# DATA SHOWN:

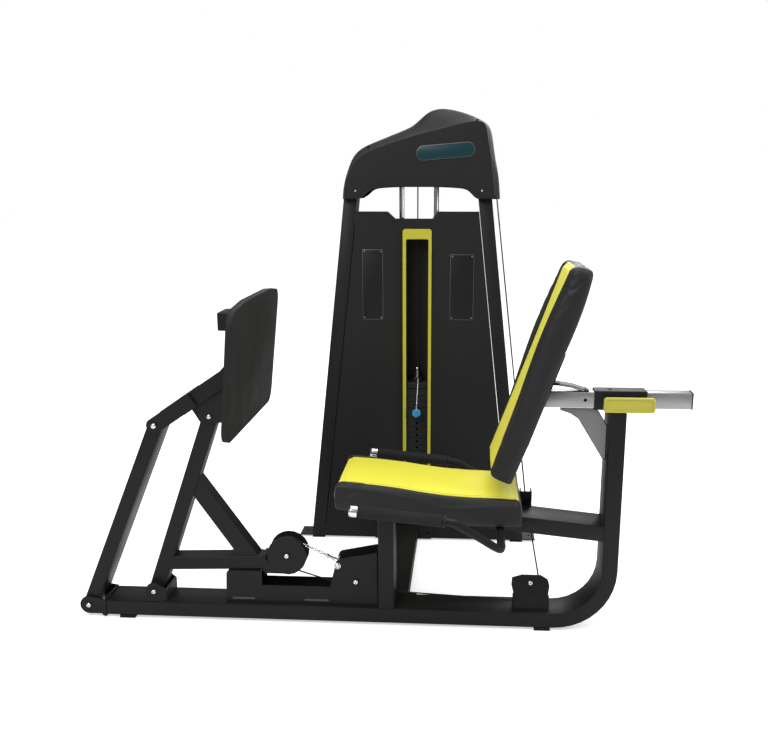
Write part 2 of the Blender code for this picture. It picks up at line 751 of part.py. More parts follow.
cable_line += wrap(floor_axis.location, east, up_lean, FLOOR_R + 0.0004, -90, 0, 9)
cable_line += [guide_point]
adjuster_share = 0.30
outer_right = Vector(outer_axis.location) + east * TOP_R
adjuster_point = guide_point + (outer_right - guide_point) * adjuster_share
cable_span = (outer_right - guide_point).normalized()
cable_line += [adjuster_point - cable_span * 0.0155]
node(wire("press_cable", cable_line, CABLE_R, 1), "press_cable", cable_black)

outer_up = Vector((0.0, math.sin(OUTER_LEAN), math.cos(OUTER_LEAN)))
tower_line = [adjuster_point + cable_span * 0.0155]
tower_line += wrap(outer_axis.location, east, outer_up, TOP_R, 0, 90, 7)
tower_line += wrap(inner_axis.location, east, top, TOP_R, 90, 180, 7)
node(wire("tower_cable", tower_line, CABLE_R, 1), "tower_cable", cable_black)

fitting = turned(
    "fitting",
    [(0.0, 0.015), (0.0055, 0.015), (0.0065, 0.010), (0.0065, -0.010), (0.0055, -0.015), (0.0, -0.015)],
    adjuster_point,
    cable_span,
    12,
)
node(fitting, "cable_adjuster", material("zinc", (0.55, 0.55, 0.56), 0.35, 1.0))

stack_cable = rod("stack_cable", (STEM_X, STACK_Y, 0.7003), (STEM_X, STACK_Y, 1.4445), CABLE_R, 8)
node(stack_cable, "stack_cable", cable_black, stack_slide)

tail = (anchor_point - arm_round[0]).normalized()
anchor_body = rod("anchor_body", first_point + tail * GAP, anchor_point - tail * 0.006, 0.0060, 12)
anchor_pin = rod("anchor_pin", anchor_point - Vector((0, 0.0480, 0)), anchor_point + Vector((0, 0.0480, 0)), 0.0068, 16)
anchor_near = rod("anchor_near", anchor_point - Vector((0, 0.0480, 0)), anchor_point - Vector((0, 0.0403, 0)), 0.011, 16)
anchor_far = rod("anchor_far", anchor_point + Vector((0, 0.0403, 0)), anchor_point + Vector((0, 0.0480, 0)), 0.011, 16)
join(anchor_body, anchor_pin, anchor_near, anchor_far)
node(anchor_body, "cable_anchor", bright)

# ---------------------------------------------------------------- tower


def tower_half(z):
    return TOWER_HALF - (z - 0.006) * TOWER_SLOPE


def upright_outline(side, inset, low, high):
    outer_low = TOWER_X + side * (tower_half(low) - inset)
    outer_high = TOWER_X + side * (tower_half(high) - inset)
    inner_low = outer_low - side * (0.050 - 2 * inset)
    inner_high = outer_high - side * (0.050 - 2 * inset)
    return [(outer_low, low), (inner_low, low), (inner_high, high), (outer_high, high)]


tower = slab("tower_left", upright_outline(-1, 0.0, 0.006, 1.402), TOWER_FRONT, TOWER_BACK)
rounded(tower, 0.003, 2)
tower_right = rounded(slab("tower_right", upright_outline(1, 0.0, 0.006, 1.402), TOWER_FRONT, TOWER_BACK), 0.003, 2)
base_beam = box("base_beam", TOWER_X - 0.400, TOWER_X + 0.400, TOWER_FRONT + 0.001, TOWER_BACK - 0.001, 0.0070, 0.056)
tabs = box("tabs", TOWER_X - 0.476, TOWER_X + 0.476, TOWER_FRONT + 0.004, TOWER_BACK - 0.010, 0.0065, 0.0115)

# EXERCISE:
Repeat the material above in full, quoting it exactly.

# REPLY:
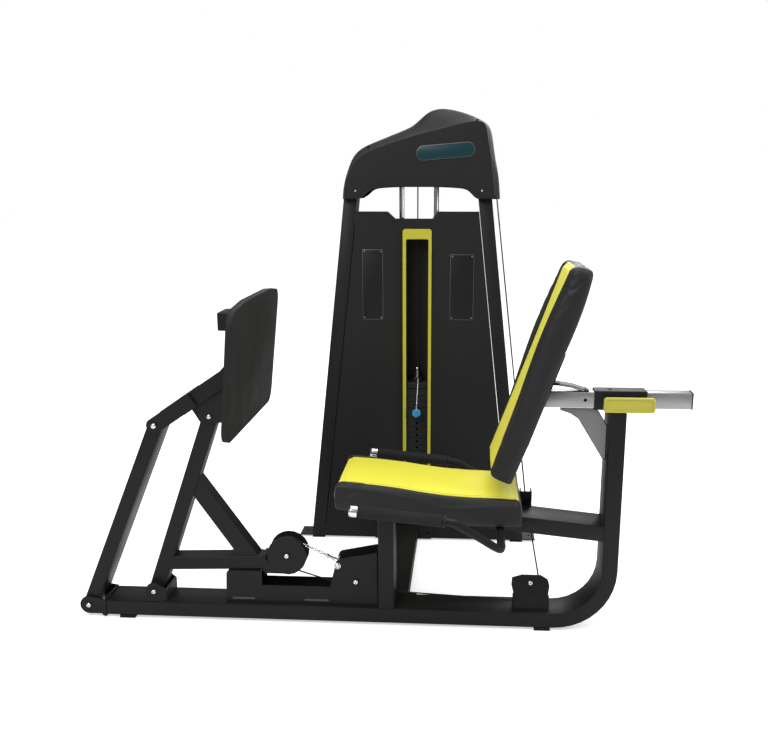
Write part 2 of the Blender code for this picture. It picks up at line 751 of part.py. More parts follow.
cable_line += wrap(floor_axis.location, east, up_lean, FLOOR_R + 0.0004, -90, 0, 9)
cable_line += [guide_point]
adjuster_share = 0.30
outer_right = Vector(outer_axis.location) + east * TOP_R
adjuster_point = guide_point + (outer_right - guide_point) * adjuster_share
cable_span = (outer_right - guide_point).normalized()
cable_line += [adjuster_point - cable_span * 0.0155]
node(wire("press_cable", cable_line, CABLE_R, 1), "press_cable", cable_black)

outer_up = Vector((0.0, math.sin(OUTER_LEAN), math.cos(OUTER_LEAN)))
tower_line = [adjuster_point + cable_span * 0.0155]
tower_line += wrap(outer_axis.location, east, outer_up, TOP_R, 0, 90, 7)
tower_line += wrap(inner_axis.location, east, top, TOP_R, 90, 180, 7)
node(wire("tower_cable", tower_line, CABLE_R, 1), "tower_cable", cable_black)

fitting = turned(
    "fitting",
    [(0.0, 0.015), (0.0055, 0.015), (0.0065, 0.010), (0.0065, -0.010), (0.0055, -0.015), (0.0, -0.015)],
    adjuster_point,
    cable_span,
    12,
)
node(fitting, "cable_adjuster", material("zinc", (0.55, 0.55, 0.56), 0.35, 1.0))

stack_cable = rod("stack_cable", (STEM_X, STACK_Y, 0.7003), (STEM_X, STACK_Y, 1.4445), CABLE_R, 8)
node(stack_cable, "stack_cable", cable_black, stack_slide)

tail = (anchor_point - arm_round[0]).normalized()
anchor_body = rod("anchor_body", first_point + tail * GAP, anchor_point - tail * 0.006, 0.0060, 12)
anchor_pin = rod("anchor_pin", anchor_point - Vector((0, 0.0480, 0)), anchor_point + Vector((0, 0.0480, 0)), 0.0068, 16)
anchor_near = rod("anchor_near", anchor_point - Vector((0, 0.0480, 0)), anchor_point - Vector((0, 0.0403, 0)), 0.011, 16)
anchor_far = rod("anchor_far", anchor_point + Vector((0, 0.0403, 0)), anchor_point + Vector((0, 0.0480, 0)), 0.011, 16)
join(anchor_body, anchor_pin, anchor_near, anchor_far)
node(anchor_body, "cable_anchor", bright)

# ---------------------------------------------------------------- tower


def tower_half(z):
    return TOWER_HALF - (z - 0.006) * TOWER_SLOPE


def upright_outline(side, inset, low, high):
    outer_low = TOWER_X + side * (tower_half(low) - inset)
    outer_high = TOWER_X + side * (tower_half(high) - inset)
    inner_low = outer_low - side * (0.050 - 2 * inset)
    inner_high = outer_high - side * (0.050 - 2 * inset)
    return [(outer_low, low), (inner_low, low), (inner_high, high), (outer_high, high)]


tower = slab("tower_left", upright_outline(-1, 0.0, 0.006, 1.402), TOWER_FRONT, TOWER_BACK)
rounded(tower, 0.003, 2)
tower_right = rounded(slab("tower_right", upright_outline(1, 0.0, 0.006, 1.402), TOWER_FRONT, TOWER_BACK), 0.003, 2)
base_beam = box("base_beam", TOWER_X - 0.400, TOWER_X + 0.400, TOWER_FRONT + 0.001, TOWER_BACK - 0.001, 0.0070, 0.056)
tabs = box("tabs", TOWER_X - 0.476, TOWER_X + 0.476, TOWER_FRONT + 0.004, TOWER_BACK - 0.010, 0.0065, 0.0115)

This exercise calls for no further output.